In a Crowded Market, PE Firms Specialize to Differentiate

In the evolving landscape of private equity industry, a shift toward specialization has emerged that is challenging the wisdom of the traditional generalist approach of PE firms.

According to the 2023 Global Private Equity Report by Bain & Company, there is a noticeable trend as both limited partners and deal teams are increasingly pursuing specialized strategies. This move is driven by the desire to stand out in a crowded market and attract investors looking for unique opportunities in less saturated segments of the market.

A Key Differentiator

Specialization in private equity can manifest in various forms.

It may involve a focus on a specific industry, such as real estate technology or tourism, a particular sector like manufacturing, a defined stage of business development (e.g., startup or late stage), a geographical area, or even a unique investing approach like turnarounds or roll-ups.

Such a targeted approach enables firms to leverage deep sector-specific knowledge, fostering more strategic investments and potentially yielding higher returns. In support of this trend, research from Mantra Investment Partners indicates that from 2010 to 2020, PE funds classified as “niche” garnered an average internal rate of return (IRR) of 38%, significantly outpacing the 18% achieved by mainstream funds.

While it is challenging to pin down whether this success is due to causation or correlation, the data suggests that specialization could indeed be a key differentiator in enhancing fund performance.

Challenges

Examples of specialization success can be seen with prominent firms such as Accel-KKR and Riverstone Holdings.

Accel-KKR, which focusses on technology, not only invests but also connects its portfolio companies with potential service providers and customers globally. Riverstone Holdings, specializing in the energy sector, combines industry expertise with investment acumen, creating a formidable team that understands the nuances of the energy market.
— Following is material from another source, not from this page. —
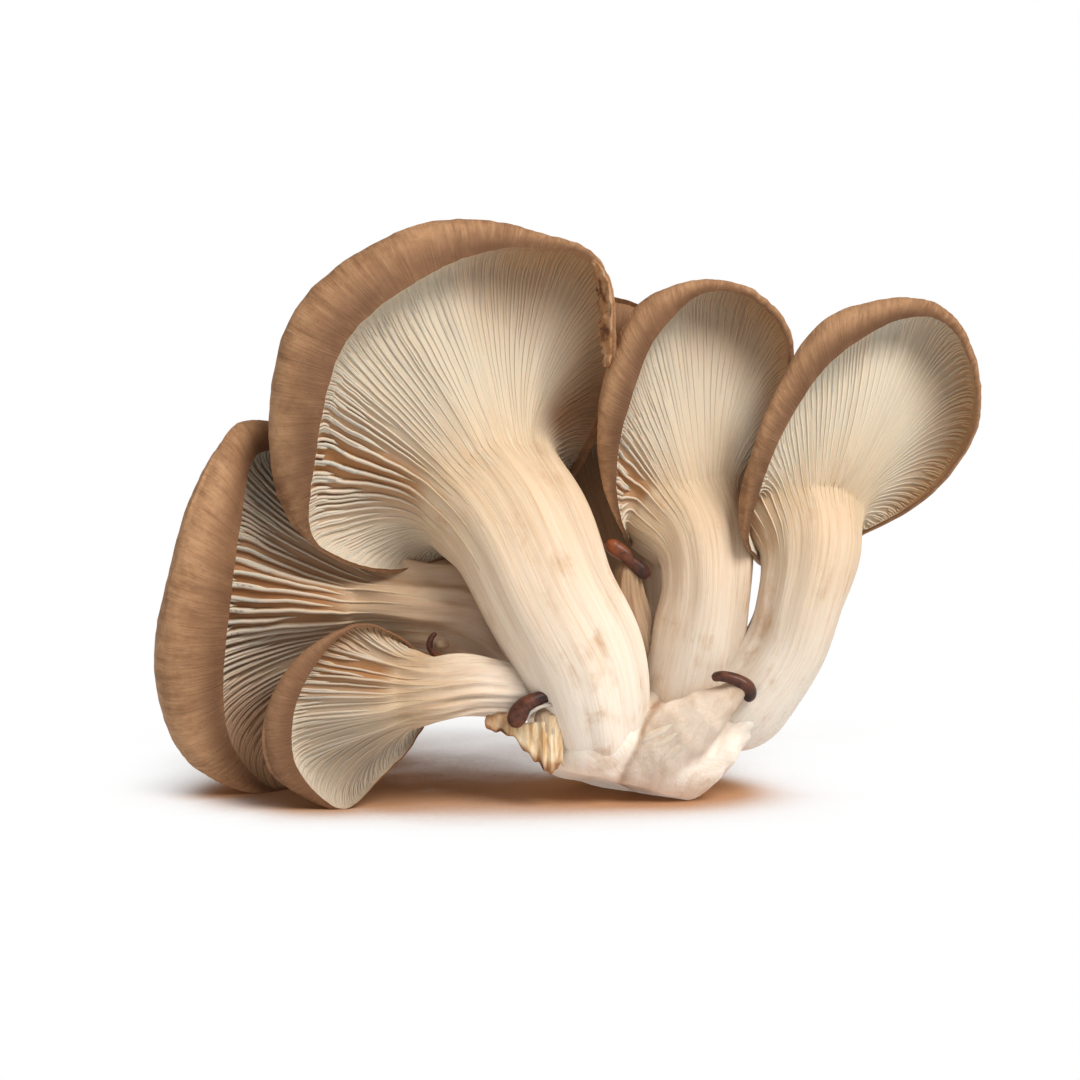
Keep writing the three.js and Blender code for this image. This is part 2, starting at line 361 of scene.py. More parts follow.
def makeGillMaterial():
    look = {
        "root": colour(192, 174, 150), "side": colour(202, 188, 168),
        "edge": colour(207, 195, 177), "tan": colour(196, 166, 130),
        "pleatShade": colour(180, 134, 92), "brown": colour(182, 146, 110),
        # deep is the colour of painted shade; shade is the gills' own tan together with painted
        # shade
        "deep": colour(116, 84, 58), "shade": colour(166, 126, 90), "cream": colour(216, 190, 156),
        "roughness": 0.62, "specular": 0.2, "scatter": 0.3, "radius": 1.0, "bump": 0.08,
    }
    material, tree, place = startMaterial("gillFlesh")
    tall, zone, pleated, tint = [named(tree, name) for name in ("tall", "zone", "pleated", "tint")]
    cloud = noiseField(tree, place, 60, 3, 0.55)
    grain = noiseField(tree, place, 900, 2, 0.6)
    # painted shade: where the gills are pleated, the blades' roots in the valleys are darkened
    root = blended(tree, pleated, look["root"], look["pleatShade"])
    raised = sums(tree, "MULTIPLY_ADD", pleated, -0.4, tall)
    body = layered(tree, look, root, [
        # the blades are darker towards their roots: partly the gill flesh's own colour deeper in,
        # partly painted shade between the blades
        (raised, 0.0, 0.6, 1.0, "side"),
        (tall, 0.5, 1.0, 1.0, "edge"),
        (zone, 1.5, 0.75, 0.8, "cream"),
        (tint, 0.3, 1.0, 0.12, "tan"),
        # browning near the edge on one side of the cap, partly real and partly painted shade
        (zone, 1.3, 1.9, "brownedAndShaded", "brown"),
        # painted shade: near those spots the gills take the dark deep colour
        (zone, 0.95, 1.4, "deep", "deep"),
        (cloud, 0.4, 0.72, spread(tree, zone, 1.45, 0.85, 0.1, 0.75), "tan"),
    ])
    # the same on the gills: partly their own tan, partly painted shade that darkens the less lit
    # gills
    body = blended(tree, named(tree, "tanAndShade"), body, look["shade"], "MULTIPLY")
    return finishMaterial(material, body, grain, look)


def makeBudMaterial():
    look = {
        "dark": colour(44, 24, 19), "mid": colour(84, 46, 33), "warm": colour(158, 86, 46),
        "roughness": 0.42, "specular": 0.35, "scatter": 0.08, "radius": 0.6, "bump": 0.12,
    }
    material, tree, place = startMaterial("budSkin")
    cloud = noiseField(tree, place, 420, 3, 0.6)
    grain = noiseField(tree, place, 1500, 2, 0.6)
    body = layered(tree, look, look["dark"], [
        (cloud, 0.35, 0.7, 1.0, "mid"),
        (cloud, 0.25, 0.6, "brownedAndShaded", "warm"),
    ])
    return finishMaterial(material, body, grain, look)


def makeDriedMaterial():
    look = {
        "cream": colour(232, 212, 178), "tan": colour(200, 158, 106),
        "brownedAndShaded": colour(146, 94, 54), "dark": colour(84, 50, 34),
        "roughness": 0.7, "specular": 0.2, "scatter": 0.15, "radius": 0.8, "bump": 0.35,
    }
    material, tree, place = startMaterial("driedFlesh")
    brownedAndShaded = named(tree, "brownedAndShaded")
    fibre = noiseField(tree, stretched(tree, place, (900, 900, 160)), 1.0, 3, 0.6, 0.4)
    cloud = noiseField(tree, place, 380, 3, 0.6)
    body = blended(tree, spread(tree, fibre, 0.35, 0.7), look["cream"], look["tan"])
    singed = times(tree, brownedAndShaded, spread(tree, cloud, 0.3, 0.6, 0.7, 1.0))
    body = blended(tree, singed, body, look["brownedAndShaded"])
    body = layered(tree, look, body, [
        (cloud, 0.5, 0.65, spread(tree, brownedAndShaded, 0.6, 1.0), "dark"),
    ])
    return finishMaterial(material, body, fibre, look)


fleshMaterial = makeFleshMaterial()
skinMaterial = makeSkinMaterial()
gillMaterial = makeGillMaterial()
budMaterial = makeBudMaterial()
driedMaterial = makeDriedMaterial()
print("materials made")


# A mushroom's net: rings of points from the foot, up the stem, over the gills to the cap's edge,
# round its rolled skin and up the dome to the crown. These values hold for each mushroom that
# doesn't give its own.

netRows = {"stem": 60, "gills": 56, "roll": 12, "dome": 44}
netShape = {
    "footShare": 0.22,  # share of a stem that its rounded foot takes
    "flare": 0.35,  # how far a stem runs straight on before it opens into the gills
    "cup": 0.42,  # how far the gills curve back before they reach the cap's edge
    "tuck": 0.1,  # how far they turn inwards under that edge
    "rollRise": 0.6,  # height of the rolled edge, as a share of how far it swells out
    "leastRoll": 0.3,
    "edgeSamples": 3000,
    "frays": [(0.3, 9), (0.06, 2.2), (0.06, 0.8)],  # heights and lengths of the edge's waves
    "rise": (0.3, 11),  # the same for how the edge goes up and down
    "folds": 0.05,  # dents in a stem, as a share of its radius
    "cords": 0.14,  # height of the cords that run up a stem
    "grooves": 0.12,
    "hollows": (0.6, 16),  # depth and length of the hollows in the skin
    "wrinkles": (0.04, 0.1),
    "stemGill": (0.3, 0.35),  # height of the gills on a stem, and what pleating adds
    "clearOfFloor": 0.02,
    "paintedShadeSpots": (), "tanAndShade": 0.0, "skinDarkening": 0.0,
}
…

Specialization, however, is not without its challenges.

One major concern is over-specialization, where a deep focus might restrict a firm’s ability to see broader market opportunities and limit its ability to adapt to changing economic conditions.

While specialization in private equity offers distinct advantages in terms of targeted expertise and potentially higher returns, it requires a balanced approach to avoid the risks of being too narrowly focused.

And, as the industry continues to evolve, the value of specialization – particularly in a competitive and complex market – is likely to grow, emphasizing the importance of branding in the strategic planning of both new and established PE firms.

The Role of Branding

As specialists in B2B brand strategy, we find this specialization trend of particular interest. Applying our own expertise to the situation, we see several distinct brand imperatives for PE firms and their portfolio companies to apply in support of their strategies:

  • Clear and compelling value propositions must be crafted to the specific needs and pain points of target audiences.
  • Messaging should build on and further articulate those value propositions across customer touch points.
  • Brand identity elements – name, logo, and visual elements – should work together to position the firm squarely in its area of expertise.
  • And, finally, all these elements must come to life powerfully across all channels, particularly online, to engage audiences and build a community.

As PE specialization continues, it only intensifies the need for portfolio companies to adopt a proactive approach and employ more holistic branding to stand out and win in the market.